An interesting theme that was uncovered lay around the tension between the perceived benefits and drawbacks of the experience of using CT. Many enjoyed the content of the show they listened to using the application, others stated that they didn’t enjoy it as much and that this contributed to their tagging motivation being lower. Many tried to maintain a balance between the extra effort that they felt was required by them to create tags while listening, and the ability to reflect which they felt they received as a result. One participant stated they would have been more proactive in making tags ‘if it was a topic I was a bit more personally interested in’ (Amit). Another person added that despite liking the quality of the show, their dislike of discussion panels in general meant they ‘lost interest as the podcast went on’ (Alex).

Occasionally, participants were motivated despite their non-favorable perception of the content. Omar, for instance, created 8 audio tags (5 manually created, 3 when prompted to by the application). Conversely, Colin had a poor tagging experience and said that though he wanted to listen to the entire clip, “the constant interruptions drove me nuts so I had to quit”. Furthermore, he added that the concept of tagging is not very useful for someone like him who can ‘only think about doing one thing at a time’. This, he explained, meant that tagging was ‘not very good if you actually want to enjoy the listening experience’. In one sense, this was backed up by Judith, the most prolific tagger (author of 29 tags), who stated in an interview that she didn’t feel like she ‘listened to a full show’ because ‘it was broken down a lot’ by the prompts.

The survey results suggest that many participants felt that tagging required extra effort, as opposed to just passive listening. When asked the question, ‘Did the process of creating tags require extra effort on your part?’, one participant responded that it did require more effort than merely listening to the audio since ‘tagging is an active process’. They added: ‘getting used to the new system also took a bit of time and effort.’ (Aisha). Others praised the positive side of this tagging demand from the application, stating that it helped them ‘stop and think about what I was hearing’ (Sofia). Alan quipped that the tagging prompts ‘presented an opportunity to articulate and summarize the subject matter’ and tagging ‘enhanced the experience rather than having a negative effect’.

5 Discussion

The results highlight that many participants felt that CT prompted them to tag too often, and that given the choice they would reduce the frequency of tagging prompts. Through content analysis of the audio and text tags, it was apparent that many tags that had timestamps near each other, were similar in terms of the gist of their tag, even if the wording of the tags varied. Building on Chiu et al.’s work [6], more work should be done to explore how context-aware content tagging can be done. For example, the tagging prompts could be based on cues in the audio e.g. pauses, change of speaker, advertisement breaks etc. The timer-based prompts, while appreciated by some users, were not preferred by others. This raises the question of whether more should be done to train users to increase their tolerance for ‘still-evolving’ speech-based mobile applications, as recommended by Singh et al. [19].

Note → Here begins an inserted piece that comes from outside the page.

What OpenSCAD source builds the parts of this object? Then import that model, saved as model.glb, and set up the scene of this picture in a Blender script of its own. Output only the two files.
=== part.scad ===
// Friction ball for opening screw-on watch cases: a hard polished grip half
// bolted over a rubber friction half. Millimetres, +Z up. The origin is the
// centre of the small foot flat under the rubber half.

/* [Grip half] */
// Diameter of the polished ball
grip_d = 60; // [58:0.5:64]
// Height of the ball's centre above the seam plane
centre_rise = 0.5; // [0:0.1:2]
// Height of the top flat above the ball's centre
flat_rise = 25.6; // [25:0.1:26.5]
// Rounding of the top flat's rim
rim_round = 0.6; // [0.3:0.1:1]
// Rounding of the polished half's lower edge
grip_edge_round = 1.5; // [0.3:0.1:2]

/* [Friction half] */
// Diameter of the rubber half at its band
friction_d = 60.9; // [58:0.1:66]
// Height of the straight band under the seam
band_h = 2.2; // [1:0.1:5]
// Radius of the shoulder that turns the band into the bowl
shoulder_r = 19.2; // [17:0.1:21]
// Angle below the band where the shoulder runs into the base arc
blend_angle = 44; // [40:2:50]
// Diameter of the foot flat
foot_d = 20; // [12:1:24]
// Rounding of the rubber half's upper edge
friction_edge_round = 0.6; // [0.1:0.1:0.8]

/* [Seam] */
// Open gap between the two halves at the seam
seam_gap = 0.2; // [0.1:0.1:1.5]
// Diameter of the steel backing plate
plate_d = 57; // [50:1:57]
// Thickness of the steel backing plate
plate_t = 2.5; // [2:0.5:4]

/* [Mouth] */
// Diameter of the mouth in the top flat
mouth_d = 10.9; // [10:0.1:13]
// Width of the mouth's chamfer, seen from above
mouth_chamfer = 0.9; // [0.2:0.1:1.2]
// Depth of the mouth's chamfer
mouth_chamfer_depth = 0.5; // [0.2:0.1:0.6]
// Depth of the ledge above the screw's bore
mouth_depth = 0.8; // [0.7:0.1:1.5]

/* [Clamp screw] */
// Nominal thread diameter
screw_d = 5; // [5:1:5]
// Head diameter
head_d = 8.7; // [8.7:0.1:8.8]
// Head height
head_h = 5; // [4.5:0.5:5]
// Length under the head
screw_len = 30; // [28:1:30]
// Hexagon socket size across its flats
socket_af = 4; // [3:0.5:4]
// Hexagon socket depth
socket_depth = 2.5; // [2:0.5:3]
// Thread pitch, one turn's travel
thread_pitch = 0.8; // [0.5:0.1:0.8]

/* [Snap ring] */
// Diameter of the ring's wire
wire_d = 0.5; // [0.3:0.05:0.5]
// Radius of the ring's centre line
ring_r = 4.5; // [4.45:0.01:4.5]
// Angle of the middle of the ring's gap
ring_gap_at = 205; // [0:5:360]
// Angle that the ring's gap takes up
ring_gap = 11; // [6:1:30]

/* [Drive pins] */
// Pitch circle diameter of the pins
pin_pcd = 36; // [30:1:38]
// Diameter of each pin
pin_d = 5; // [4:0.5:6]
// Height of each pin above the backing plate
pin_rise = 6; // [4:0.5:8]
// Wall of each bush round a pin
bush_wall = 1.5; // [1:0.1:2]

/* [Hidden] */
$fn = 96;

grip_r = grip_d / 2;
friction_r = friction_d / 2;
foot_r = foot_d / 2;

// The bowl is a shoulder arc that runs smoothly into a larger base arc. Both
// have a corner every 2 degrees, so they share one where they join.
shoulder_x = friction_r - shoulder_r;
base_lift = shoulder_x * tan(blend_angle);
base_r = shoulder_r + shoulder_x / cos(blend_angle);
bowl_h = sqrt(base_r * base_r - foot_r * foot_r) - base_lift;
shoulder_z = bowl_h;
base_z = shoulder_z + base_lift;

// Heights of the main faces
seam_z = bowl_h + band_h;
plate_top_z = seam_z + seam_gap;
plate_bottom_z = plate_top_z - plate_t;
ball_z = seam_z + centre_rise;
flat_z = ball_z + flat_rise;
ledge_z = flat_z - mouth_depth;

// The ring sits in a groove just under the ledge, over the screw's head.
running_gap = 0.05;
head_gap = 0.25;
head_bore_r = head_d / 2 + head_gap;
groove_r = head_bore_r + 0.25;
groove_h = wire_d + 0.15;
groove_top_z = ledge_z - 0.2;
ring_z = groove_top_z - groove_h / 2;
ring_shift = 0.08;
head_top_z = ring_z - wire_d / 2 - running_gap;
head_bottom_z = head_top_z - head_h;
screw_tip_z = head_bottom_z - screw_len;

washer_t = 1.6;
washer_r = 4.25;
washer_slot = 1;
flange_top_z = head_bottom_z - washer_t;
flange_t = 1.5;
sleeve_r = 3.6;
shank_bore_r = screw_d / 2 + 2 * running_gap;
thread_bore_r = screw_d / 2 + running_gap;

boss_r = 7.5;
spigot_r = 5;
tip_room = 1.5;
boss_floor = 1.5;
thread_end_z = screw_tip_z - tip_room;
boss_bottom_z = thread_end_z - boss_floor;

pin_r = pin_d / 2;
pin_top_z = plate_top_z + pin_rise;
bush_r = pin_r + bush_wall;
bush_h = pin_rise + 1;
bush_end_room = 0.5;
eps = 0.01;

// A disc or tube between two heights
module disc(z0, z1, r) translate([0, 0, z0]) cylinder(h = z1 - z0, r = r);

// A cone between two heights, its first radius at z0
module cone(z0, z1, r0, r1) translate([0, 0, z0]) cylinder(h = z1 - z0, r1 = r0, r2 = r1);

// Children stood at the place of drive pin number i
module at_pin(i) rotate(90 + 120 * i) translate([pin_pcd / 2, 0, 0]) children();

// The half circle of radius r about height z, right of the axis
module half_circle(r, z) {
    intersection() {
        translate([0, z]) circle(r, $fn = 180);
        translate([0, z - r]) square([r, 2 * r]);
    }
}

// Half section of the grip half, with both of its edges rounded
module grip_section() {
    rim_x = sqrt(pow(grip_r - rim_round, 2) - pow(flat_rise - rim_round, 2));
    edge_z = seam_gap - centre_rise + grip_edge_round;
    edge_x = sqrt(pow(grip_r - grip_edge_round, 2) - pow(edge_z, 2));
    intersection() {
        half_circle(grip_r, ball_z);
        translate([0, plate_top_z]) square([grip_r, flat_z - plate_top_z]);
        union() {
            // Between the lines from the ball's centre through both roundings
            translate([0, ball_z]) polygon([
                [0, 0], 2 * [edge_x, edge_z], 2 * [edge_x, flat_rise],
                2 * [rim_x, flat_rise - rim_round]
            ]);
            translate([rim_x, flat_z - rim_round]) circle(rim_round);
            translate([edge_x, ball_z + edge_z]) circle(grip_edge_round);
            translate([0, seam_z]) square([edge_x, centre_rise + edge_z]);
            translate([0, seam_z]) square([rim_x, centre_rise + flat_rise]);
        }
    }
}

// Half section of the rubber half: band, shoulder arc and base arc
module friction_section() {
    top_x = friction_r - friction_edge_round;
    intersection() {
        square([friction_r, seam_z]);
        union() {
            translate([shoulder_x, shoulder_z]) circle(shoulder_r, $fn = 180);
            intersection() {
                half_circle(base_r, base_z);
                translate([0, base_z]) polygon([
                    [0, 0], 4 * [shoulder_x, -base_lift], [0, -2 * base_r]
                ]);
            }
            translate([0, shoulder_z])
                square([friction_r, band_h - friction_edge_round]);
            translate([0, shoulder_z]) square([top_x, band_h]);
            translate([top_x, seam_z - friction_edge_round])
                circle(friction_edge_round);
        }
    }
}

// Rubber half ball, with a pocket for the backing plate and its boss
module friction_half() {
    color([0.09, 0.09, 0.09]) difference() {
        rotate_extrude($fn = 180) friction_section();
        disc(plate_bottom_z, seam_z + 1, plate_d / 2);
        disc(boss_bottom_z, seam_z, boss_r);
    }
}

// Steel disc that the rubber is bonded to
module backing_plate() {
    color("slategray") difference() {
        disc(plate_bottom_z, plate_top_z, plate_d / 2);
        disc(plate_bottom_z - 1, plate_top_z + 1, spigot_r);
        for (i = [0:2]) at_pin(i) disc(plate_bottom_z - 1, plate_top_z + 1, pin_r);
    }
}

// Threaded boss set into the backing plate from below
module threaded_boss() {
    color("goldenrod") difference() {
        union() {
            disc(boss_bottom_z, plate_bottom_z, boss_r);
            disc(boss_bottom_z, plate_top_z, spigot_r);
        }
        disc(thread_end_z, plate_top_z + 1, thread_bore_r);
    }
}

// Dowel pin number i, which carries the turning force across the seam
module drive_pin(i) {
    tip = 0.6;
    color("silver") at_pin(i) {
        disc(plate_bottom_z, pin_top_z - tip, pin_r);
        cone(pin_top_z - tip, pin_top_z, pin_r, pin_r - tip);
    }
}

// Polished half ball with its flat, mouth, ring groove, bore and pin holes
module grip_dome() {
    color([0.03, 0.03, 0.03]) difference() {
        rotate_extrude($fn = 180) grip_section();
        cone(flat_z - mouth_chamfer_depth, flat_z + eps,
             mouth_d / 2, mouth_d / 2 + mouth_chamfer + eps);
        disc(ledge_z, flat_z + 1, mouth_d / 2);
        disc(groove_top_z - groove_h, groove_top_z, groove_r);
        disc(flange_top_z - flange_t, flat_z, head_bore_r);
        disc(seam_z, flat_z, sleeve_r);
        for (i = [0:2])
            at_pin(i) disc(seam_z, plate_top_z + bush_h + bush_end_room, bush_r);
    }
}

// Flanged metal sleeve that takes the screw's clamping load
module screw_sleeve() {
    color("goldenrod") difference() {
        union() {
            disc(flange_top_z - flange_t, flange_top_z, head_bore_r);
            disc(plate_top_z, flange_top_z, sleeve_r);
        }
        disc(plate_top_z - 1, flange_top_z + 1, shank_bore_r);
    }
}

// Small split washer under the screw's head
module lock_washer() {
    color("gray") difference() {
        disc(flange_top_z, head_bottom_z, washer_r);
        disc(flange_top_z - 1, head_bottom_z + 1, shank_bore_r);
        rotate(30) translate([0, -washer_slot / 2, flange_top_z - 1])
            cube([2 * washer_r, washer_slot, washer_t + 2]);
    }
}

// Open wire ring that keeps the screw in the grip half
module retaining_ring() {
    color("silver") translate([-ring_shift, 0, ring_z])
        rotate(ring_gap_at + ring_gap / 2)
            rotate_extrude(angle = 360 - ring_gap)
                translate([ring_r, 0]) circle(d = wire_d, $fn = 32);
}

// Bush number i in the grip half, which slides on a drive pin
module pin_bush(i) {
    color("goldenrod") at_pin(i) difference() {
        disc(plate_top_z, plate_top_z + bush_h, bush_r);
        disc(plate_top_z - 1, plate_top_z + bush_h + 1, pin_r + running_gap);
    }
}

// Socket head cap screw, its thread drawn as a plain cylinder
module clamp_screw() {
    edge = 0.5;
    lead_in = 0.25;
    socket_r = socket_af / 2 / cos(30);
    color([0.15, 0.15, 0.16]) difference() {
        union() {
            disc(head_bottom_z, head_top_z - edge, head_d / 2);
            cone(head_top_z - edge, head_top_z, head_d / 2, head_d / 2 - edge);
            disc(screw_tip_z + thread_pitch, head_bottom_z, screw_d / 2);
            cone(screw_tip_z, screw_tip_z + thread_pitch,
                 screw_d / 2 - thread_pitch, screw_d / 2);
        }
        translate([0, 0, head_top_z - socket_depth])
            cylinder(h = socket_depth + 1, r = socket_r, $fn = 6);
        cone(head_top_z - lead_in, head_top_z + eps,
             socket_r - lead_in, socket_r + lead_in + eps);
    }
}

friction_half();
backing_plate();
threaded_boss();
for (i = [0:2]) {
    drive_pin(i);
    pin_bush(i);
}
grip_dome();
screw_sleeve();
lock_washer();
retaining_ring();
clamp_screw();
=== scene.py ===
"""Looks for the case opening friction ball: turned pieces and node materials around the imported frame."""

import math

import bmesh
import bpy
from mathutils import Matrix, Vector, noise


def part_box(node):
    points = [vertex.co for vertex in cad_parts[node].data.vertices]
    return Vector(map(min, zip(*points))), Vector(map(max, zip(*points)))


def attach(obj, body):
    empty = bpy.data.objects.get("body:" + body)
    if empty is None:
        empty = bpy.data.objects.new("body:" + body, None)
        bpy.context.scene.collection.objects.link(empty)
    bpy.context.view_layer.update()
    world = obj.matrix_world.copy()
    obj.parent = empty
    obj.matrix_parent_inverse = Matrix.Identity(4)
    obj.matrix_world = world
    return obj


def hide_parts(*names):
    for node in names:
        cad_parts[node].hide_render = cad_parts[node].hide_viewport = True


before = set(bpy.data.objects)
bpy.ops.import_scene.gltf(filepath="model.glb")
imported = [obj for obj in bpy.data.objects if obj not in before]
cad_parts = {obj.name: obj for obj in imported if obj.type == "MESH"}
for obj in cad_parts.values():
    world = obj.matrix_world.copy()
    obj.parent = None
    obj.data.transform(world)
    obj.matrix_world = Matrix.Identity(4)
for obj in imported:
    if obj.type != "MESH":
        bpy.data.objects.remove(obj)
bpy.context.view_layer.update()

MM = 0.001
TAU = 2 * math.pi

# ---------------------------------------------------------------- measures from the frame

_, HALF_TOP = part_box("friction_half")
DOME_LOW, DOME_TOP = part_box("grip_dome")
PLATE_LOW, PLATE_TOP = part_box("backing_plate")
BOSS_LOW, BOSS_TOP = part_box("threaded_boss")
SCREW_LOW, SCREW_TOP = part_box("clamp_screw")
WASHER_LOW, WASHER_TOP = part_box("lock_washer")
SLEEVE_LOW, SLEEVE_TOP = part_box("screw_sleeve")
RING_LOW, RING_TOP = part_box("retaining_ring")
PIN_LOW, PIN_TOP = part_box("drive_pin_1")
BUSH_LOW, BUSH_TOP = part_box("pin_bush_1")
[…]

Another design consideration that has arisen from this study is the need to spread the content tagging across the tagging users, for example, by distributing different sections of the chat-show to different users to tag. Doing this would allow users to listen to most of the show without feeling obliged to tag, until their tagging contributions are required. On the other hand, cues in the audio could also be used to divide the content into separate sections. Tagging distribution could be particularly relevant if a third type of tagger (besides the audio and text-based ones) is utilized: a section tagger. This could be a tagging role which involves marking the start and end of segments (or points in the show when new themes/topic are introduced). The role would be appropriate for those who want to tag but are unsure where to start, or do not feel confident creating text/audio tags. This role can be deployed either during the real-time show listening stage, or during the post-show content playback stage. Once this tagger has adequately segmented the show into distinct sections, the system could simply ask for one tag from an audio or text-based tagger that best summarizes the content within. This would allow the app to prepare the user adequately in advance for when they need to be ready for interruptions, possibly increasing tagging usability.

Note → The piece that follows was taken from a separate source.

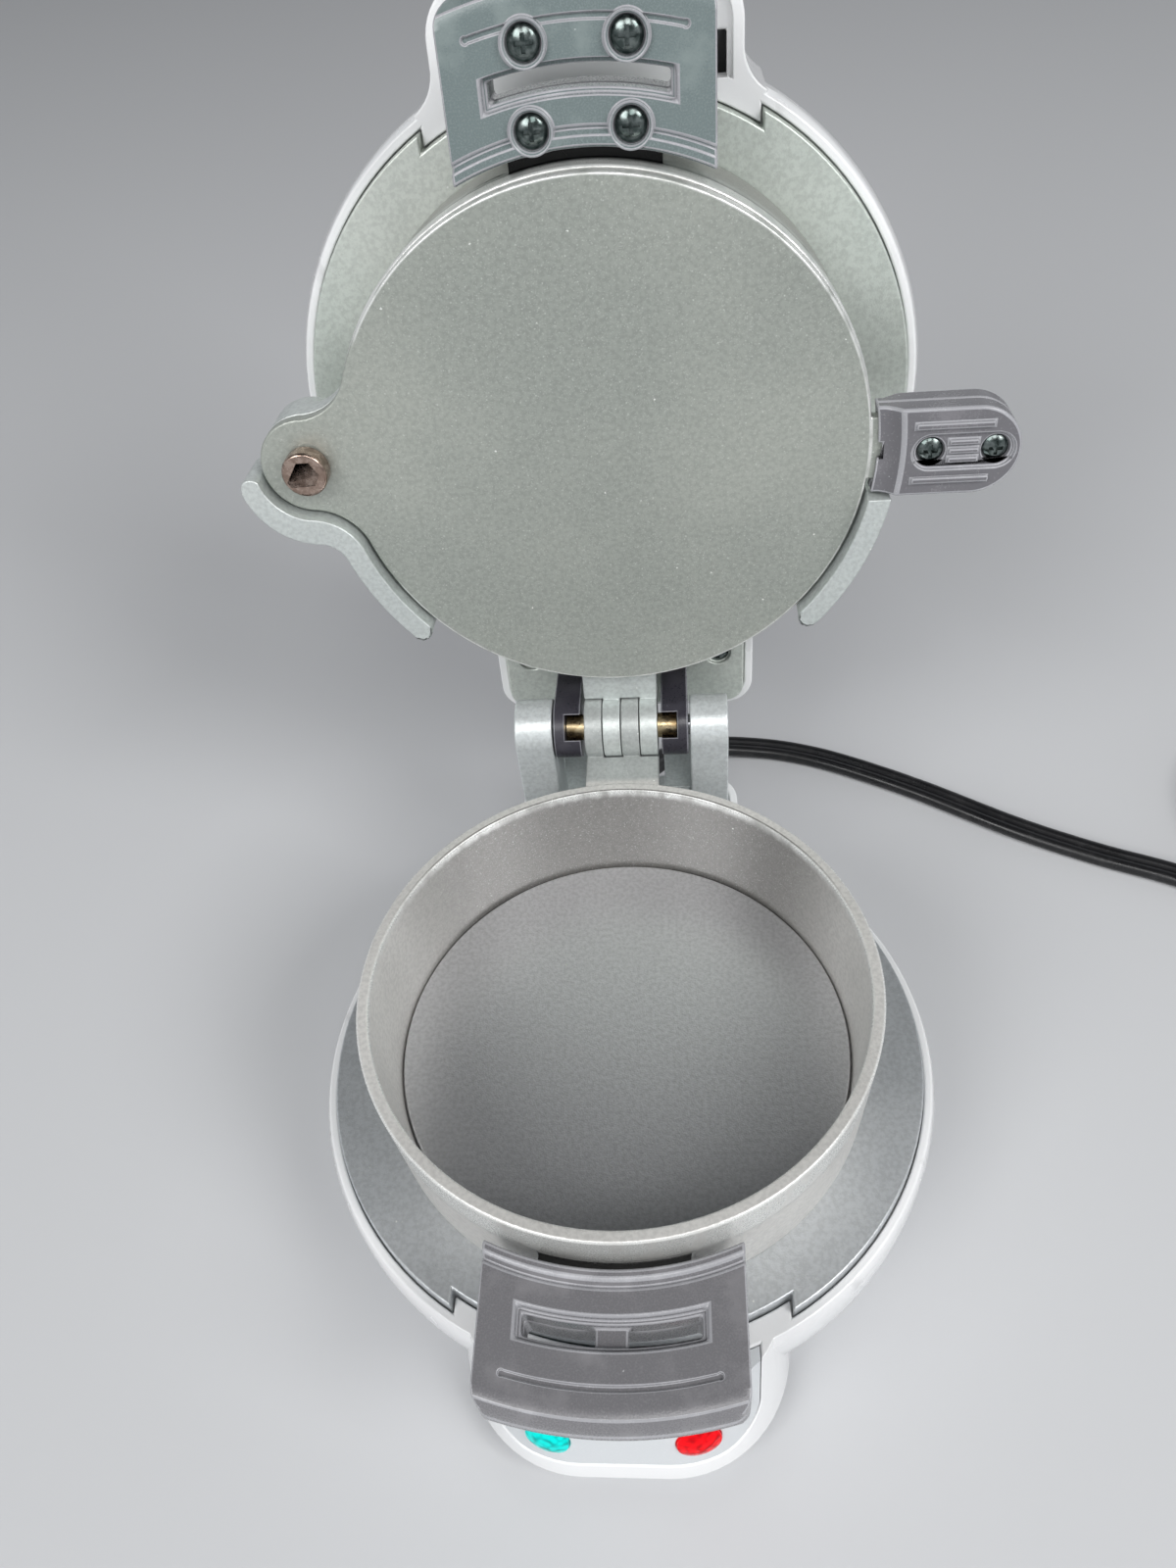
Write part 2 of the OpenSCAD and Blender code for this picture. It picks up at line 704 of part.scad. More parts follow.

5.1 The Purpose of Tagging

Despite the fact that participants were instructed to tag for content organization and ease of information retrieval, they started using the tagging feature in novel ways. Many saw CT as a tool to create personal notes and annotations for audio content. As stated in the literature, user motivations and incentives ‘may influence the resultant tags’ [13]. This might be a reason why some chose to create long, self-reflective tags. This was also apparent in the post-usage feedback from some participants, where the positives of the system were framed against how they benefitted from it and then negative feedback was around what they wished the system would be able to do for them. Thus, only a few of the incentives and motivations for tagging mentioned in the literature [10, 11], were observed in the participants. This might be due to previous work focusing on the tagging of entire content (particularly music) and often conducted in non-blind tagging scenarios (i.e. user can see tags created by other users and may use tags as a way of social signaling). Future work needs to look at the possibility of training CT users, as it might be beneficial to undergo some tagging exercises to familiarize them with the system so that user expectations are matched with system capabilities. Frameworks such as Kustanowitz et al.’s annotation framework [10] need to be used to try different annotation technologies to lower the effort-barrier for users who found tagging difficult and to encourage them ‘to spend time adding rich metadata’.

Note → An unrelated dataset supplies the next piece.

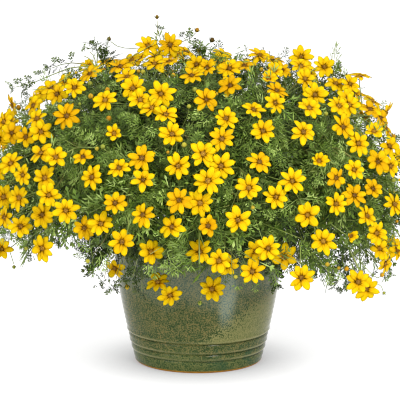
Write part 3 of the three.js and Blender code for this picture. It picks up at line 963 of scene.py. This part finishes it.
# Blooms that stand out from the dome in the photograph: its column and row, the depth behind the axis,
# which way the bloom faces, and its radius
HANGING_BLOOMS = [
    (212, 289, -176, (0.05, -1, 0.12), 16.5), (170, 295, -168, (0.25, -1, -0.45), 15),
    (158, 282, -176, (-0.1, -0.75, 0.8), 15), (115, 268, -120, (-0.5, -0.7, -0.35), 14.5),
    (151, 252, -235, (0.1, -1, 0.2), 16), (200, 252, -245, (-0.2, -0.9, 0.5), 16),
    (256, 251, -230, (0.2, -0.8, -0.25), 15.5), (284, 257, -190, (0.1, -1, -0.1), 16.5),
    (228, 265, -215, (0.1, -0.9, -0.35), 15),
]

# The photograph's other blooms, over the front of the dome: column and row
FRONT_BLOOMS = [
    (126, 54), (231, 61), (262, 62), (133, 64), (189, 64), (207, 68), (154, 70), (246, 70), (282, 70),
    (87, 72), (268, 79), (77, 80), (53, 84), (249, 84), (306, 84), (236, 87), (59, 88), (112, 91),
    (161, 94), (315, 95), (212, 96), (187, 98), (283, 98), (40, 99), (140, 100), (275, 103), (328, 103),
    (105, 104), (349, 105), (118, 106), (152, 108), (365, 113), (303, 116), (171, 118), (79, 121),
    (112, 122), (250, 122), (289, 126), (343, 127), (263, 131), (41, 132), (153, 133), (105, 135),
    (26, 137), (375, 138), (222, 139), (142, 142), (358, 143), (173, 145), (316, 145), (66, 146),
    (40, 148), (30, 154), (203, 154), (261, 156), (83, 157), (372, 158), (389, 165), (178, 166),
    (221, 166), (252, 166), (119, 168), (354, 170), (270, 172), (308, 172), (85, 173), (23, 175),
    (45, 178), (128, 178), (336, 178), (143, 180), (182, 184), (210, 185), (394, 186), (2, 187),
    (373, 189), (67, 192), (359, 194), (259, 195), (276, 197), (22, 198), (172, 199), (244, 201),
    (396, 202), (115, 203), (302, 203), (336, 204), (204, 207), (98, 208), (282, 209), (84, 214),
    (143, 215), (367, 216), (238, 220), (51, 220), (258, 221), (101, 224), (362, 225), (72, 226),
    (208, 226), (172, 227), (322, 229), (115, 231), (297, 231), (41, 233), (3, 234), (27, 237),
    (354, 238), (78, 240), (122, 242), (328, 247), (2, 249), (389, 259), (243, 261), (358, 263),
]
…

The design implications proposed in the literature, that when designing for mobile tagging applications, multiple modalities (i.e. both text and audio) should be presented to the user [4], still hold true. The design, content and community of a platform can influence the motivations of a user and affect the tags that are created [23]. In future studies, further comparisons need to be done on how each of these favors the annotation of audio content.

6 Conclusion

In this paper, a mobile application (CT) was designed, developed and deployed to assess experiences of audio and text-based social tagging of chat-show audio. The findings suggest that there is still much work to be done to refine the tagging experience for the user. Although plenty of rich, descriptive tags were generated using the CT application, majority of the participants saw tagging as a subjective experience and wanted to customize one or more of the tagging parameters like tag length, tagging frequency etc. Further work needs to be explored to identify the design principles for a generalizable audio-tagging interaction that also intelligently prompts the user for tag contributions, as the findings presented here are preliminary in nature due to the small sample size and exploratory study design.